Diversity of actors and governance risk: A broader private sector and more non-state actors entering space can spur innovation, lower costs, and expand access. Critics argue that without strong governance, risk to critical national assets could rise due to fragmentation, inconsistent standards, or opacity in operations. The counterargument emphasizes market discipline, private competition, and the value of flexible, adaptive arrangements with government.
Woke criticisms of space policy: Critics of policy approaches that foreground social or environmental justice concerns argue that space policy should prioritize national security, economic vitality, and technological leadership over identity-driven arguments. They contend that excessive emphasis on social agendas can slow development, inflate budgets, and complicate alliances.
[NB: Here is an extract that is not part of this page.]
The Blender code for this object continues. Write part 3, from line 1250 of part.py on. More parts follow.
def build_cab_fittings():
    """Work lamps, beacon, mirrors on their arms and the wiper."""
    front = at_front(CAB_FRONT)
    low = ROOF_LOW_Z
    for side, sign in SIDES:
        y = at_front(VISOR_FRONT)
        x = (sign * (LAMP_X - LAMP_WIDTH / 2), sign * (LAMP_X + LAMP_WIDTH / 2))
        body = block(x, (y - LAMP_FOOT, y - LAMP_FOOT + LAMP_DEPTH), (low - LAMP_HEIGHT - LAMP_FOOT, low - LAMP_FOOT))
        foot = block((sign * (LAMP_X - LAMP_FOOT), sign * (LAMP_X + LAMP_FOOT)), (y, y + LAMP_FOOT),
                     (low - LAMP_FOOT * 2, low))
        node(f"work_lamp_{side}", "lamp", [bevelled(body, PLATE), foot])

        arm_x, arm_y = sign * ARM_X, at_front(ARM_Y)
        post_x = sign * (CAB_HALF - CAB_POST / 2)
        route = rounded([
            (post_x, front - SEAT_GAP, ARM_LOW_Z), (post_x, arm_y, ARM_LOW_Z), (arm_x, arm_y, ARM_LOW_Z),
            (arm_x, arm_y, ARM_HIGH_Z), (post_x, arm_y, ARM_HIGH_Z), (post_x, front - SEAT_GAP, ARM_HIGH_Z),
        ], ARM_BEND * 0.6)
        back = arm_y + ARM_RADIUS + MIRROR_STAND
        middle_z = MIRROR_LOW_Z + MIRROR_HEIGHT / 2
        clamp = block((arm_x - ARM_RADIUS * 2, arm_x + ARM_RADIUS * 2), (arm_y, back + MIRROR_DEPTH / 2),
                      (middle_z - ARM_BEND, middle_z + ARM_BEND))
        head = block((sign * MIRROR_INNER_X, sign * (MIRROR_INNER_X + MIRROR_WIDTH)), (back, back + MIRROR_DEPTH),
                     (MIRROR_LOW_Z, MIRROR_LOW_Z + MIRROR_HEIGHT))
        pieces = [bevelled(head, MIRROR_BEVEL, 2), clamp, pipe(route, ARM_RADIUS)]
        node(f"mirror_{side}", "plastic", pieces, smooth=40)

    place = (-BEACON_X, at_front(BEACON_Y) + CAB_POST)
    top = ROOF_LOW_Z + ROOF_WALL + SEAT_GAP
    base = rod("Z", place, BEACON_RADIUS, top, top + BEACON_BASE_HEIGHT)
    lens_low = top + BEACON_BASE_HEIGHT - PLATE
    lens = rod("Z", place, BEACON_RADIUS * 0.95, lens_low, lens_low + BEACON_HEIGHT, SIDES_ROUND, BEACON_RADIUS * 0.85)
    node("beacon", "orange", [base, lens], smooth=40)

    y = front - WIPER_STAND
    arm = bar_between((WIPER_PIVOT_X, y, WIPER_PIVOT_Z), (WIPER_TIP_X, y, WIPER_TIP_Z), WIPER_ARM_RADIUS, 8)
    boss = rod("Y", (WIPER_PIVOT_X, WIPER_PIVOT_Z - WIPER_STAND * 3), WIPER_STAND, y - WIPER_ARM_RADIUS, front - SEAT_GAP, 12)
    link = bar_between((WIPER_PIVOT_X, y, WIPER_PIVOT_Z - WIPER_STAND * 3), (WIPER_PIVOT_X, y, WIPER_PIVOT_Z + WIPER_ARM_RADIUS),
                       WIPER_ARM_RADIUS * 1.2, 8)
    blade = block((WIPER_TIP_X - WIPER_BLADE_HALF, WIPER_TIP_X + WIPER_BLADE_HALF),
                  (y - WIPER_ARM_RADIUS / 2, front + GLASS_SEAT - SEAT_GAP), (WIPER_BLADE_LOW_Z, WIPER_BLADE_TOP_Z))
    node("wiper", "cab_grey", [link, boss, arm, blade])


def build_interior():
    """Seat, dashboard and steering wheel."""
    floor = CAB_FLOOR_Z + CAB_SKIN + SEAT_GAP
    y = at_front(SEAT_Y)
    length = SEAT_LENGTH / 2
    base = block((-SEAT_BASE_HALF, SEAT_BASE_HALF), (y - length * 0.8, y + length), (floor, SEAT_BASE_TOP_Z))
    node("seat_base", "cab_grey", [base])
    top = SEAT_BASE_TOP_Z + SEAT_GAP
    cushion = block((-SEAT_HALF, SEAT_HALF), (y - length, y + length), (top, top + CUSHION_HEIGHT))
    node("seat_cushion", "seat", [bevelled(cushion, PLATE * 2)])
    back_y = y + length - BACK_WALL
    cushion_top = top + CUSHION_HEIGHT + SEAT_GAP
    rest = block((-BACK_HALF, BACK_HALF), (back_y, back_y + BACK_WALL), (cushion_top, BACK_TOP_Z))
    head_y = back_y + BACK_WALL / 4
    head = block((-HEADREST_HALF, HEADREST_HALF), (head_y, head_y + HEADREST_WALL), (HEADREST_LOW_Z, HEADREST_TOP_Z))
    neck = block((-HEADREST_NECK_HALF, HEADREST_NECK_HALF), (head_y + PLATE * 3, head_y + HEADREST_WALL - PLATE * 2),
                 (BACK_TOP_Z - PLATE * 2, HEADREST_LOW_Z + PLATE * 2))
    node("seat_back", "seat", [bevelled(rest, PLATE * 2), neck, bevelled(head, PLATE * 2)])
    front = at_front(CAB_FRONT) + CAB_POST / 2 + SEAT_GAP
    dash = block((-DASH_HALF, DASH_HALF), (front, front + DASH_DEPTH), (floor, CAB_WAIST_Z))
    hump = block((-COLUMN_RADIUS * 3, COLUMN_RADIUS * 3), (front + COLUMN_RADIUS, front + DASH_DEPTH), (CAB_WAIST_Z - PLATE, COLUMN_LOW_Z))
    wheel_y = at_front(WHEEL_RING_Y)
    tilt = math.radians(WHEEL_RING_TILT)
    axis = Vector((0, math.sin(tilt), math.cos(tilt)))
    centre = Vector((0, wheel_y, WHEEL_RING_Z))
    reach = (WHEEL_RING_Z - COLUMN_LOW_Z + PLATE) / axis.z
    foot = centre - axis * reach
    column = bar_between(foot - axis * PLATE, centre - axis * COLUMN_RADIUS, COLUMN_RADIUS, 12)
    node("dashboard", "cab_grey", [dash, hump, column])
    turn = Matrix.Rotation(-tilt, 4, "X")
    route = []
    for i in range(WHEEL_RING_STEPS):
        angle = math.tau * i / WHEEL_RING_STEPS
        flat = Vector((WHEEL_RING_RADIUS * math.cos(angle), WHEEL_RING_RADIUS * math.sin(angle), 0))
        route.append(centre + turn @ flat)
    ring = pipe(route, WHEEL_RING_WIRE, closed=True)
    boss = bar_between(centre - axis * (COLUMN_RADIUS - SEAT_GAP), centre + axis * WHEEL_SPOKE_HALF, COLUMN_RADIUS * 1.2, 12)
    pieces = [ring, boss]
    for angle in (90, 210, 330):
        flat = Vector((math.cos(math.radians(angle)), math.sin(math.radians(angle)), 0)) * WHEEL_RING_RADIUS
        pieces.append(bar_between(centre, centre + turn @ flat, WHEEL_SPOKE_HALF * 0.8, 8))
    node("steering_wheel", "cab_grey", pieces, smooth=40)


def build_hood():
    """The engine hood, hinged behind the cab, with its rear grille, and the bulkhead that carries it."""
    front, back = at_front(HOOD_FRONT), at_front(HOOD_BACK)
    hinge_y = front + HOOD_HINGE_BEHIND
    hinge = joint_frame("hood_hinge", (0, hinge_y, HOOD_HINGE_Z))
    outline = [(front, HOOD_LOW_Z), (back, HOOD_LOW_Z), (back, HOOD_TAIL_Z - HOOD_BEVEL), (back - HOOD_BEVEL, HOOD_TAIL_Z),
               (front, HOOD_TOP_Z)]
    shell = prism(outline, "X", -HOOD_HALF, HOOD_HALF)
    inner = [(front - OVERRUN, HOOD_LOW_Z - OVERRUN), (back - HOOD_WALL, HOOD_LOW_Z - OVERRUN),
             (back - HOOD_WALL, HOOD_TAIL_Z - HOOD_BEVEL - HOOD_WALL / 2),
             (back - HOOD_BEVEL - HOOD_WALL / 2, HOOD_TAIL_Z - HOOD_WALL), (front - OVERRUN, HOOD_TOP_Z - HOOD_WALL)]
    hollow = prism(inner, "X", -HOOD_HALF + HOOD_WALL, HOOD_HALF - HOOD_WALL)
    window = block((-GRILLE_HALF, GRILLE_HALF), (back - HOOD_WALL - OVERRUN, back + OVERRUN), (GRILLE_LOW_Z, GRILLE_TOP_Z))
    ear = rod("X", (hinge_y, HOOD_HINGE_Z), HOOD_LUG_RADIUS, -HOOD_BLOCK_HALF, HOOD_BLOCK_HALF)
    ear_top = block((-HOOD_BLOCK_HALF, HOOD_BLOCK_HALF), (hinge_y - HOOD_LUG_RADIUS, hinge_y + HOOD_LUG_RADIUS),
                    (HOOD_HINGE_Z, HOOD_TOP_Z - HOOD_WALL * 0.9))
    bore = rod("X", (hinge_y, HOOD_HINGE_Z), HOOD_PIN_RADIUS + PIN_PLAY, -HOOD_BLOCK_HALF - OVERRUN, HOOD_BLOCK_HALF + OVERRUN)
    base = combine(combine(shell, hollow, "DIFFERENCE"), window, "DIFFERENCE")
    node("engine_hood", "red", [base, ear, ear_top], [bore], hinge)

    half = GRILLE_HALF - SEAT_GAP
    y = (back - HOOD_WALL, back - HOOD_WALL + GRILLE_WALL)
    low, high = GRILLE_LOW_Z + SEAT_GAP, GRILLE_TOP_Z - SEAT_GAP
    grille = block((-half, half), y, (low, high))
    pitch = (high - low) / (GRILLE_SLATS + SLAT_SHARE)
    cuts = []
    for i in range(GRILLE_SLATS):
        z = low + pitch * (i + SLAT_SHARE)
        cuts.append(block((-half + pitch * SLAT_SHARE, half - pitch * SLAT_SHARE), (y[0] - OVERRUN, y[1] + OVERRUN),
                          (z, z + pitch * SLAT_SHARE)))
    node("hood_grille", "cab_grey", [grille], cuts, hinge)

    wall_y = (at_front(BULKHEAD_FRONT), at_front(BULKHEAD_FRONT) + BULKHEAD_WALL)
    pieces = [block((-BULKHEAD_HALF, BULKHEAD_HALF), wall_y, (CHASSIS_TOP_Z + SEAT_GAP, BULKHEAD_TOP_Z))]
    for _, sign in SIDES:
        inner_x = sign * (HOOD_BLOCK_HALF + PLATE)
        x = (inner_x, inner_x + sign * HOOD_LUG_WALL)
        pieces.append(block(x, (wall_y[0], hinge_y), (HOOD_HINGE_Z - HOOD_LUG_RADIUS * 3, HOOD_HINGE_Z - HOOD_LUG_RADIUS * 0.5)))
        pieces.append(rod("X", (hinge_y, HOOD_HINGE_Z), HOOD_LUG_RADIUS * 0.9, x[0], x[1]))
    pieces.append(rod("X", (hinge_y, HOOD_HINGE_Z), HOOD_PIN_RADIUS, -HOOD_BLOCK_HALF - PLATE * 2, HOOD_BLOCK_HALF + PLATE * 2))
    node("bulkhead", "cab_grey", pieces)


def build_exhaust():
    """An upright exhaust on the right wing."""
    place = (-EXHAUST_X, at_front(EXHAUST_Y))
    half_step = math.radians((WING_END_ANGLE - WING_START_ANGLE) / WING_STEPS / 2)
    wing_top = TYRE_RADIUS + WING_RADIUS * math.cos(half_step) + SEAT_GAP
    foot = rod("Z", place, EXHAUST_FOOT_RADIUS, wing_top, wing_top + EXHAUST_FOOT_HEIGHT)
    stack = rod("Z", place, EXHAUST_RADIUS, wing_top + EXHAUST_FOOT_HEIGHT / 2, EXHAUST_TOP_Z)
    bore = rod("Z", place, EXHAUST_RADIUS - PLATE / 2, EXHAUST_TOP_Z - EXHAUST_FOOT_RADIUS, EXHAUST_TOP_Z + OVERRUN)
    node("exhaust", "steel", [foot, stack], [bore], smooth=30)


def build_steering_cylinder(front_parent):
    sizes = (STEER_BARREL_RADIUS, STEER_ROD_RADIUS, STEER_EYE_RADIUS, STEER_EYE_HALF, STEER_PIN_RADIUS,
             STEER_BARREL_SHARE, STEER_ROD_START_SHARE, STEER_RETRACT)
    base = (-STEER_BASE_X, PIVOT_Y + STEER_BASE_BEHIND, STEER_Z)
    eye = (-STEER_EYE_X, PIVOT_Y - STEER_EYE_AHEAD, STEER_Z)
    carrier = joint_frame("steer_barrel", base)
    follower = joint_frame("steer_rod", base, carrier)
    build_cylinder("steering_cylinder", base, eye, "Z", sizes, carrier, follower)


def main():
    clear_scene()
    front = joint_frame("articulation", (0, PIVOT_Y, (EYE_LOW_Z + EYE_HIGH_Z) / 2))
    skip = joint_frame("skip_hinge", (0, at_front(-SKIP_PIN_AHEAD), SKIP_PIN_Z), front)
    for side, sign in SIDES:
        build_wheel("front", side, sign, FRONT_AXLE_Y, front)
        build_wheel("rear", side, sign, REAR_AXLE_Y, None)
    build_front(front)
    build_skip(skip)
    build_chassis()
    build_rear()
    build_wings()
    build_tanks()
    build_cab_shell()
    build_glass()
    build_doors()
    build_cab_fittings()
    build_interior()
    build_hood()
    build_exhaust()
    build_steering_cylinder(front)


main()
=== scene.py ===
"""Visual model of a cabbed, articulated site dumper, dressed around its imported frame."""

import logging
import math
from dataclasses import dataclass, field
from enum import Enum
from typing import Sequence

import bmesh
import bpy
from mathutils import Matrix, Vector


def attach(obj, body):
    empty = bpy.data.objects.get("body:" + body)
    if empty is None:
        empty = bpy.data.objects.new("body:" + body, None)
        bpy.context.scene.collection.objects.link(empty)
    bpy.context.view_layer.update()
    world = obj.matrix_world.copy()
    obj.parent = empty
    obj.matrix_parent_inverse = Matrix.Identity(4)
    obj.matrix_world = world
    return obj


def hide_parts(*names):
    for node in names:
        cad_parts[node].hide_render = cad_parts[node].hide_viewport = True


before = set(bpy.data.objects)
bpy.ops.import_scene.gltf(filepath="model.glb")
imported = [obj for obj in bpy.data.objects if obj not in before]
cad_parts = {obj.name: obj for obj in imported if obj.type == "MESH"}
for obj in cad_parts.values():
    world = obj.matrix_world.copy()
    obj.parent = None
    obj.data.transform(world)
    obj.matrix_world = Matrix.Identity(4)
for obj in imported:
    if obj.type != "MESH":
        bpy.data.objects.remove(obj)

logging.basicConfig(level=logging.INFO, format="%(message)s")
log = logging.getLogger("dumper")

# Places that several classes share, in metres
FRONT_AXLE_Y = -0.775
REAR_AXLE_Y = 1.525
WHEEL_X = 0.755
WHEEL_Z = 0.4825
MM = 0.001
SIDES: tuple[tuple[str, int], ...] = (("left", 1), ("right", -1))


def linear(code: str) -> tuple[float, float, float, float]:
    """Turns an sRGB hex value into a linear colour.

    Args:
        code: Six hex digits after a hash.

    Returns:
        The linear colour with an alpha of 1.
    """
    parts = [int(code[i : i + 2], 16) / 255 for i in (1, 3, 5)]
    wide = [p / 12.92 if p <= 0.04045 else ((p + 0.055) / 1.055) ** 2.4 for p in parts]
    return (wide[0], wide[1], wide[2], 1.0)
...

Proponents of a more traditional, efficiency-focused approach argue that security and prosperity are best served by strong defense, streamlined regulation, and a robust private sector. In practice, a balanced program seeks to maintain readiness and resilience while pursuing inclusive, merit-based innovation and broad access to space-derived services.
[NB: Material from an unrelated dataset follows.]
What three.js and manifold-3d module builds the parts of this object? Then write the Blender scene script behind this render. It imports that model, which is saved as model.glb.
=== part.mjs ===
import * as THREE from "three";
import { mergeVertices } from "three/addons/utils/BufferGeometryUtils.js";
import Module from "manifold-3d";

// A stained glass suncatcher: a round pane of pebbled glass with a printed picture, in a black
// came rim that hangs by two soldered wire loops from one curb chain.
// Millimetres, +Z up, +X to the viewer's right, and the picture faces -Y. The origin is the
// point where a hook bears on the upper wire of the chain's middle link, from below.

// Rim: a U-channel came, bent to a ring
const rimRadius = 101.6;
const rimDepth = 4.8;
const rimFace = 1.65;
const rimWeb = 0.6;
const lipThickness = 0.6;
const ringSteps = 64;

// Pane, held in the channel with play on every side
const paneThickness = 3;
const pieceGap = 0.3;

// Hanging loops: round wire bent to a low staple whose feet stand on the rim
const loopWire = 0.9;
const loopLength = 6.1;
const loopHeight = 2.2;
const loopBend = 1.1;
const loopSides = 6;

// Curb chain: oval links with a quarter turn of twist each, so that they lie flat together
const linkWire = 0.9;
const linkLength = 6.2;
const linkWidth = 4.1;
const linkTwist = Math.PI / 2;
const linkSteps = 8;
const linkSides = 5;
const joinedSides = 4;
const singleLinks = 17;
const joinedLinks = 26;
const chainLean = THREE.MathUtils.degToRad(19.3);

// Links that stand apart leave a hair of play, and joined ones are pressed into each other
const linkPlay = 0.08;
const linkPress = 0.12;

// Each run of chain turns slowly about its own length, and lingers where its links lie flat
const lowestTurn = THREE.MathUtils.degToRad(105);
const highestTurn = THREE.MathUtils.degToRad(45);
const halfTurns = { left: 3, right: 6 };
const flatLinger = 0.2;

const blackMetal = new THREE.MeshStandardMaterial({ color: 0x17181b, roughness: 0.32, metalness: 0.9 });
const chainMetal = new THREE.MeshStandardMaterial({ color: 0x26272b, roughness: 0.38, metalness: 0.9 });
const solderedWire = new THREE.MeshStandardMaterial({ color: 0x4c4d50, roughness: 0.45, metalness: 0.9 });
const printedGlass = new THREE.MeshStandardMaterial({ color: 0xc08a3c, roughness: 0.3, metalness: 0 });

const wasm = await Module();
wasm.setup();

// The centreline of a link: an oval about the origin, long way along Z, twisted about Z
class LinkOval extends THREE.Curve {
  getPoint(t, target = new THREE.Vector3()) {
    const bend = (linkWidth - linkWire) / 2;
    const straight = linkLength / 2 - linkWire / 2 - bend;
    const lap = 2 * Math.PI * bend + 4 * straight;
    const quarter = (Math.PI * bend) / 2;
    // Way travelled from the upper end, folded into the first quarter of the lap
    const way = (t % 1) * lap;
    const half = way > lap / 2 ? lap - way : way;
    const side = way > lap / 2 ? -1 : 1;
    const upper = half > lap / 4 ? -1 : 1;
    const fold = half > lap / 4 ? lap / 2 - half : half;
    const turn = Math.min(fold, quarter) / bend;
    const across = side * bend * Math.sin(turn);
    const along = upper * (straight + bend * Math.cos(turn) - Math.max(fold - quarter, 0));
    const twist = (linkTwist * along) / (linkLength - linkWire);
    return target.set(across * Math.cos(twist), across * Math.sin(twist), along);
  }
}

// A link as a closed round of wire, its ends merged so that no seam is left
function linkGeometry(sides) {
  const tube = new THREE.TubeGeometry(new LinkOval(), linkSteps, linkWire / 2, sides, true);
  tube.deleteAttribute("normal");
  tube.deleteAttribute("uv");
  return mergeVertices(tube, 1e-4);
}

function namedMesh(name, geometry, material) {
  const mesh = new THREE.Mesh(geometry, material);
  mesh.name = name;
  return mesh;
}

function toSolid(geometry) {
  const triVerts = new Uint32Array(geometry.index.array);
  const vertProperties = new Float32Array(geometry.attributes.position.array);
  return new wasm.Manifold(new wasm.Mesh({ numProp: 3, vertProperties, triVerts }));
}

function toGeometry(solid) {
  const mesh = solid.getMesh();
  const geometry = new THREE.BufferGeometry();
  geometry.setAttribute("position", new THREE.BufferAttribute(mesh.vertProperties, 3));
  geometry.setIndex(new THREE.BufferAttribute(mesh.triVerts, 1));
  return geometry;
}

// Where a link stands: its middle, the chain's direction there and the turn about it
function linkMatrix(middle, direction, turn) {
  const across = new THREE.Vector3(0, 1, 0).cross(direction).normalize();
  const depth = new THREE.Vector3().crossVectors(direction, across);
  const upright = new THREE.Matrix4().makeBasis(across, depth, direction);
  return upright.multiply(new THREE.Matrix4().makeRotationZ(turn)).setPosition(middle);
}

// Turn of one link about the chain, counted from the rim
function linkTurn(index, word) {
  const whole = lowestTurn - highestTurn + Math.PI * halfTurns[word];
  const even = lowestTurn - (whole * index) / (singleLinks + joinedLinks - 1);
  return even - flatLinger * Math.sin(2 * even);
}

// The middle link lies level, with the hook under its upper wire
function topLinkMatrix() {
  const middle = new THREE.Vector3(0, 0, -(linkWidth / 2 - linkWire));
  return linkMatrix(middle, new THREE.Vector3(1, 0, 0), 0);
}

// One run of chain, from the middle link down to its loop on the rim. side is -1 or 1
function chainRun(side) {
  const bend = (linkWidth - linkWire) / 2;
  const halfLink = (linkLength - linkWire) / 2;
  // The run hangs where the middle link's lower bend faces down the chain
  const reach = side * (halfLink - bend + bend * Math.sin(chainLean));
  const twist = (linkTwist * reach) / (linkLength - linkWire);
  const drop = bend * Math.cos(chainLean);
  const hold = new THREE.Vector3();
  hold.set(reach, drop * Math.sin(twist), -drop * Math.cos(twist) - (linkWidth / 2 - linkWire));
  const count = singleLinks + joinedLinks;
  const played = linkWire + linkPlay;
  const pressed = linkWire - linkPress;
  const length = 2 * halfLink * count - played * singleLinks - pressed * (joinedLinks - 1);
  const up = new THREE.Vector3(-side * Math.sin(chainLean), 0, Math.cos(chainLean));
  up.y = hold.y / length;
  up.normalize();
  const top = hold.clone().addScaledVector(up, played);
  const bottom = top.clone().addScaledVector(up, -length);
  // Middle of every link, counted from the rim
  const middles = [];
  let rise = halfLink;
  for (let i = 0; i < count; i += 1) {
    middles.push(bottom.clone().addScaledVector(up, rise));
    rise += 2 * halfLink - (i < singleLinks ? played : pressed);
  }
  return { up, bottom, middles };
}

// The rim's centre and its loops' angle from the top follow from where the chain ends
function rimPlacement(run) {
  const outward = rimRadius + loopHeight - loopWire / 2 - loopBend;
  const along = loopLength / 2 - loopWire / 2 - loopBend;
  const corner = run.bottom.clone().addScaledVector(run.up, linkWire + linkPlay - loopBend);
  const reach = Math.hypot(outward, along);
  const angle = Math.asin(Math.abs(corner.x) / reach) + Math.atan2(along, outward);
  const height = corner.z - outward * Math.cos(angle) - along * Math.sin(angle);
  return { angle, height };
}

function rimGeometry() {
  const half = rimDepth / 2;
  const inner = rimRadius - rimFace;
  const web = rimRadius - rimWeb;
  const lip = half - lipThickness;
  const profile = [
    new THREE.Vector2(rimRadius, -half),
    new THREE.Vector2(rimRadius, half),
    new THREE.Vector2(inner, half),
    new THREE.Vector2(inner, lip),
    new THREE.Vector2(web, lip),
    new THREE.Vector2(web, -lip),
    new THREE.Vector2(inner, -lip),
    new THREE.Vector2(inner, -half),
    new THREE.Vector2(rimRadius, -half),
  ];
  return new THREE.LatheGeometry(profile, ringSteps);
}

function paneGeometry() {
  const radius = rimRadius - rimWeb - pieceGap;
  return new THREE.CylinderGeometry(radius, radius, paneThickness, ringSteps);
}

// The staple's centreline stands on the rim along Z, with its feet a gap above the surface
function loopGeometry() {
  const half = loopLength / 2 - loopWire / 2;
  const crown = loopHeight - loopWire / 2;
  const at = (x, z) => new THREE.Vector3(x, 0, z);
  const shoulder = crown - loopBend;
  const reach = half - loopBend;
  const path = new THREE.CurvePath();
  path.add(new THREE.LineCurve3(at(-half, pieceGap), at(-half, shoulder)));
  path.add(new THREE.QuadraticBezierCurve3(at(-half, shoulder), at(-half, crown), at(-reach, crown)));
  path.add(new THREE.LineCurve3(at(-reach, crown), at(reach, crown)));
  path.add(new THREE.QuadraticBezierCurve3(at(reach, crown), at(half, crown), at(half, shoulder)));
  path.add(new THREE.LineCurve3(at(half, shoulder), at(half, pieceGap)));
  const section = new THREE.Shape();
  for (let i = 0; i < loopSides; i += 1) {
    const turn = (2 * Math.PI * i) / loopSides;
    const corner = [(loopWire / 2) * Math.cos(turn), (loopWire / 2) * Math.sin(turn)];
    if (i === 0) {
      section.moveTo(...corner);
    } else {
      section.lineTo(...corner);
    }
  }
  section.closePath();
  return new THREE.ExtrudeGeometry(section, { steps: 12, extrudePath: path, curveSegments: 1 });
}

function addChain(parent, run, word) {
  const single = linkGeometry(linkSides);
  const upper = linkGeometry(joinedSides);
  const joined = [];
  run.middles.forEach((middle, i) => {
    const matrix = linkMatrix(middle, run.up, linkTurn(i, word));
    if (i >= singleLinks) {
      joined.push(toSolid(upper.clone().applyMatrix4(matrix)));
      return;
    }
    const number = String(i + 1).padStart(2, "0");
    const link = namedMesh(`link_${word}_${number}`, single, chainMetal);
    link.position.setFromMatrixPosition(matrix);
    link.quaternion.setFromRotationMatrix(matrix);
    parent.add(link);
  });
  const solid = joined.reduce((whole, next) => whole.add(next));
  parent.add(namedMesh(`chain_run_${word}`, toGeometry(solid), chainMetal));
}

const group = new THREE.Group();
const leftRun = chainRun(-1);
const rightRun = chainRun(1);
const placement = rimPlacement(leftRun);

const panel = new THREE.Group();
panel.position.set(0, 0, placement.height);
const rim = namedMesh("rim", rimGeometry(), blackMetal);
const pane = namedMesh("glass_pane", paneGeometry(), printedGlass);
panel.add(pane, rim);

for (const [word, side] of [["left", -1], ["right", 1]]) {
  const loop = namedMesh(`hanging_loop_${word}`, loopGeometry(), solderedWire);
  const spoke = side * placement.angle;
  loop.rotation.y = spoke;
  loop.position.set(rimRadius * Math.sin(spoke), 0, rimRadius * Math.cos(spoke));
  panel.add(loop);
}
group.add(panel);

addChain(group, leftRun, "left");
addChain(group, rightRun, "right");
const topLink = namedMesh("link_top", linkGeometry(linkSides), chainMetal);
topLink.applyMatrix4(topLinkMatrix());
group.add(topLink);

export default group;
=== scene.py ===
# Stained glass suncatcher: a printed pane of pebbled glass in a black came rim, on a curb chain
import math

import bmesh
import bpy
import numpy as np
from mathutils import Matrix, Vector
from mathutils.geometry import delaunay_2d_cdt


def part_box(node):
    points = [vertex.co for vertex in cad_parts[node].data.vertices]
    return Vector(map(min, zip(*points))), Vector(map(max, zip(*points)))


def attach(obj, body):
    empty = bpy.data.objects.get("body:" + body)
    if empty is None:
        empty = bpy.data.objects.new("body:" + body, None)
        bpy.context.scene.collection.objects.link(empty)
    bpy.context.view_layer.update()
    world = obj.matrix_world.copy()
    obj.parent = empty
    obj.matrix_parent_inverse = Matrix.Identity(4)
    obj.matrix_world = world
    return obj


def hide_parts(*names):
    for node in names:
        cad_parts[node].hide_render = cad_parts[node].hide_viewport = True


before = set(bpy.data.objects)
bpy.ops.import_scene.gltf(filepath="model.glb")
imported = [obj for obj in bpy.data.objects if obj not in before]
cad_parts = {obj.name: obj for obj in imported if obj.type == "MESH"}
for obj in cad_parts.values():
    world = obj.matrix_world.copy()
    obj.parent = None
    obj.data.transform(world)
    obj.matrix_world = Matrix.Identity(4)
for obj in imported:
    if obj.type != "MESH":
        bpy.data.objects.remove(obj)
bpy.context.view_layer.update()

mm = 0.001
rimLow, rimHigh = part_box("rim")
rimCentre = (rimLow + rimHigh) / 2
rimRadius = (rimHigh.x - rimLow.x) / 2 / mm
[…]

Technological trends and outlook
Miniaturization and constellations: The rise of small satellites and constellations increases capacity and redundancy but also raises concerns about debris, spectrum management, and space traffic coordination. See CubeSat and Space debris.
On-orbit options and servicing: Servicing, refueling, and upgrading satellites in orbit promise longer asset lifetimes and faster response to threats or mission updates. See On-orbit servicing for a broader discussion.
In-space propulsion and reusability: Advances in propulsion, modular buses, and reusability reduce launch costs and enable more responsive operations, impacting national security planning and commercial competition.
Cyber and sensor resilience: With satellites and ground stations increasingly networked, protecting against cyber intrusions and spoofing becomes essential. See Space Situational Awareness and Cybersecurity in space contexts for related concepts.